Así lo entiende, entre otros, el jefe del bloque de diputados nacionales de la UCR, Ricardo Gil Lavedra, para quien «debemos debatir las prioridades del sistema penitenciario y exigir políticas públicas consistentes. La prioridad en la cárcel debería ser la escuela pública, y el secundario completo, en lugar del estímulo gubernamental al proselitismo. No se está llegando a los eslabones más vulnerables del sistema, que justamente son sobre quienes debería trabajarse». No faltará quien vea en un preso estudiante alguna suerte de injusticia, ni quien sienta que está recibiendo del Estado lo que no merece. Pero tal vez sea eso -además de jueces dispuestos a cumplir con las leyes- lo que se necesita para que la cárcel deje de ser lo que ha sido hasta ahora. Lo que siempre fue: «Más bien un castigo que una custodia del reo», como anotaba Cesare Beccaria hace dos siglos y medio en esa maravilla de libro llamada De los delitos y de las penas . Nada ha cambiado demasiado desde entonces. He aquí el mismo depósito de humanos, la monstruosa sala de espera con vista a la nada. El lugar donde el único y verdadero desafío tal vez sea no salir peor de lo que alguna vez se entró.

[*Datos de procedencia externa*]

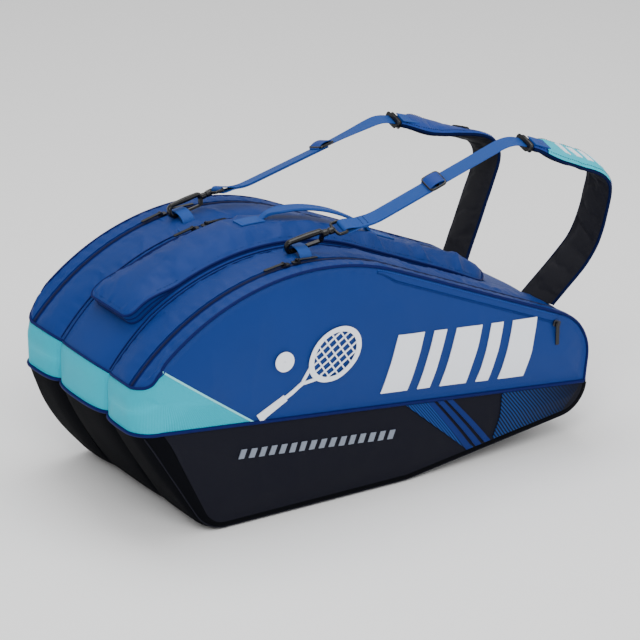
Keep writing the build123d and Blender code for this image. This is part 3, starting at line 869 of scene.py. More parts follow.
# ---- Black underside: base, stern and chin in one sweep ----
def underside_columns(s):
    """Y across the bag with both rounded corners, one row for each place on the outline."""
    left = corner_y(s[:, None], np.linspace(1, 0, 10))
    outer = np.linspace(-0.14, -HALF_CORE, 13)
    inner = np.concatenate([outer, np.linspace(-HALF_CORE, HALF_CORE, 25)[1:-1], -outer[::-1]])
    return np.concatenate([left, np.broadcast_to(inner, (len(s), len(inner))), -left[:, ::-1]], axis=1)


def make_underside():
    s = np.concatenate([np.arange(S_BELT, LOOP, 0.006), [LOOP]])
    y = underside_columns(s)
    grid = skin(s[:, None], y)
    share = np.clip((s - S_FOOT) / (LOOP - S_FOOT), 0, 1)[:, None]
    fade = 1 - np.clip((np.abs(y) - HALF_WIDTH + CORNER_R) / CORNER_R, 0, 1) ** 3
    sag = np.interp(y, STERN_SAG_Y, STERN_SAG) * fade * np.sin(pi * share) ** 0.9
    folds = crumple(grid, 0.07, 0.0012, 5) * (s[:, None] > S_FOOT)
    # The stern, base and chin take the darker copy of the black cloth: painted shade.
    piece = lined("underside", pushed(grid, folds + sag), "black_shaded")
    place(piece, "root", "fabric_black", "base_panel", "stern_lower")


def make_lower_panels():
    lower = resample(EDGE_LOWER, 220)
    upper = np.linspace(BELT_START, (EDGE_LOWER[-1, 0], BELT_END[1]), 220)
    v = np.linspace(0, 1, 24)[:, None]
    flat = lower[:, None] * (1 - v) + upper[:, None] * v
    grid = face(flat[..., 0], flat[..., 1] - 1e-6)
    for name, side in SIDES.items():
        piece = lined(f"lower_panel_{name}", grid, "black", side, flat)
        place(piece, "root", "fabric_black", f"lower_side_{name}")


# ---- Blue faces ----
def make_faces():
    top = resample(EDGE_UPPER, 260)
    bottom = resample(np.array([DIAGONAL[-1], DIAGONAL[0], EDGE_UPPER[-1]]), 260)
    v = (1 - np.cos(np.linspace(0, pi, 40))) / 2
    flat = bottom[:, None] * (1 - v[:, None]) + top[:, None] * v[:, None]
    from_top = (1 - v) * np.linalg.norm(top - bottom, axis=1)[:, None]
    run = along(top)[:, None] + np.zeros_like(from_top)
    gathers = seam_waves(run, from_top, 0.0005, 0.021, 1.0) * smooth(from_top / 0.004)
    grid = pushed(face(flat[..., 0], flat[..., 1]), gathers)
    for name, side in SIDES.items():
        piece = lined(f"face_{name}", grid, "blue", side, flat)
        place(piece, f"{name}_cover", "fabric_blue", f"{name}_panel")


# ---- Blue top: strips each side of the zips ----
GUSSET_OUTER_Y = 0.1755       # against the inside of the face
GUSSET_INNER_Y = 0.150
GUSSET_BEND_Y = 0.170         # from here the gusset turns in behind the face
GUSSET_DEPTH = 0.0056         # just under the nose cloth
GUSSET_TUCK = 0.006
NOSE_SINK = 0.0006            # the nose cloth lies this far below the strips that end on it


def strip(y_outer, y_inner, columns, seed):
    """Blue cloth beside a zip, from the turquoise band to the nose."""
    y = np.linspace(-y_outer, -y_inner, columns)
    begin = edge_start(y) + 0.0005
    rows = int((S_NOSE - begin.min()) / 0.005)
    s = begin + (S_NOSE - begin) * np.linspace(0, 1, rows)[:, None]
    grid = skin(s, y)
    edge = np.minimum(y + y_outer, -y_inner - y) + np.zeros_like(s)
    folds = crumple(grid, 0.13, 0.0024, seed) + crumple(grid * (1, 2.2, 1), 0.05, 0.0011, seed + 1)
    folds = folds * smooth(edge / 0.015)
    folds = folds + creases(grid * (1, 0.7, 1), 0.065, 0.0022, seed + 2) * smooth(edge / 0.012)
    grid = pushed(grid, folds + seam_waves(s, edge, 0.0004, 0.019, seed))
    return settled_grid(grid, 0.020, 0.0022)


def make_top():
    outer = strip(HALF_WIDTH, ZIP_Y + ZIP_HALF, 12, 21)
    inner = strip(ZIP_Y - ZIP_HALF, HALF_CORE + 0.001, 18, 22)
    for name, side in SIDES.items():
        for label, grid, body in (("outer", outer, f"{name}_cover"), ("inner", inner, "root")):
            piece = lined(f"top_{label}_{name}", grid, "blue", side)
            place(piece, body, "fabric_blue", f"crown_{name}_{label}")
    s = np.arange(S_NOSE + 0.001, S_BELT + 0.004, 0.004)
    grid = skin(s[:, None], underside_columns(s), -NOSE_SINK)
    nose = lined("nose_cloth", grid, "blue", thickness=WALL - NOSE_SINK)
    place(nose, "root", "fabric_blue", "nose_panels")


def make_nose_gussets():
    """Soft folds inside the nose that fill the slit beside an opened cover."""
    s = np.arange(S_NOSE, S_BELT, 0.005)[:, None]
    y = np.linspace(-GUSSET_OUTER_Y, -GUSSET_INNER_Y, 10)
    tuck = GUSSET_TUCK * smooth((-GUSSET_BEND_Y - y) / (GUSSET_OUTER_Y - GUSSET_BEND_Y))
    grid = skin(s, y, -GUSSET_DEPTH - tuck)
    for name, side in SIDES.items():
        piece = lined(f"nose_gusset_{name}", grid, "blue", side, thickness=0.0010)
        start = (HALF_LENGTH, side * GUSSET_INNER_Y, NOSE_TOP_Z)
        end = (HALF_LENGTH, side * GUSSET_OUTER_Y, NOSE_TOP_Z)
        join_bodies(piece, f"{name}_cover", start, end, "fabric_blue")


# ---- Middle compartment: fixed rails round the opening, and the raised lid ----
LID_START = s_top(CROWN[0] - CROWN_R * sin(radians(38)))
LID_END = s_top(0.286)
LID_FRONT_Y = -0.060
LID_BACK_Y = 0.056
LID_ZIP_Y = 0.062
LID_RISE = 0.016
LID_STERN_RISE = 0.003
LID_FRONT_DROP = 0.0105
LID_BACK_DROP = 0.012
LID_NOSE_DROP = 0.004
LID_EDGE_DROP = 0.0016
LID_CROWN = 0.0025
LID_CORNERS = (0.016, 0.030)
LID_LIP = 0.004
LID_CLOTH = 0.003
LID_STITCH_INSET = 0.0065
HANDLE_Y = -0.002


def skin_patch(name, s_range, y_range, rows, columns, fold, *nodes):
    """Fixed blue cloth on the middle compartment."""
    s = np.linspace(*s_range, rows)[:, None]
    y = np.linspace(*y_range, columns)[None, :]
    grid = skin(s, y)
    hold = smooth(np.minimum(y - y_range[0], y_range[1] - y) / 0.015)
    piece = lined(name, pushed(grid, crumple(grid, 0.09, fold, 1) * hold), "blue")
    place(piece, "root", "fabric_blue", *nodes)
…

EXPERIENCIAS EN AMERICA LATINA

BRASIL

La educación como eje

El Ministerio de Educación de ese país junto con la Unesco promueven un proyecto llamado Educación para la Libertad. Apuntan a transformarlo en un programa nacional.

CHILE

Formación y empleo

El país trasandino cuenta con un programa de beneficios impositivos para las empresas que contraten ex convictos. El objetivo: que las personas salgan de la cárcel no sólo con formación laboral sino tamibén con un trabajo.

URUGUAY

Trabajo y estudio

Desde hace 7 años los uruguayos cuentan con una ley que permite, en el caso de delitos menores, «trocar» el cumplimiento de la pena por trabajo y estudio. Las personas son controladas y van a prisión en caso de incumplimiento.

COSTA RICA

Agentes calificados

El gobierno de ese país pone especial énfasis en la formación de los agentes penitenciarios. Se los capacita en psicología y manejo de conflictos, entre otros aspectos.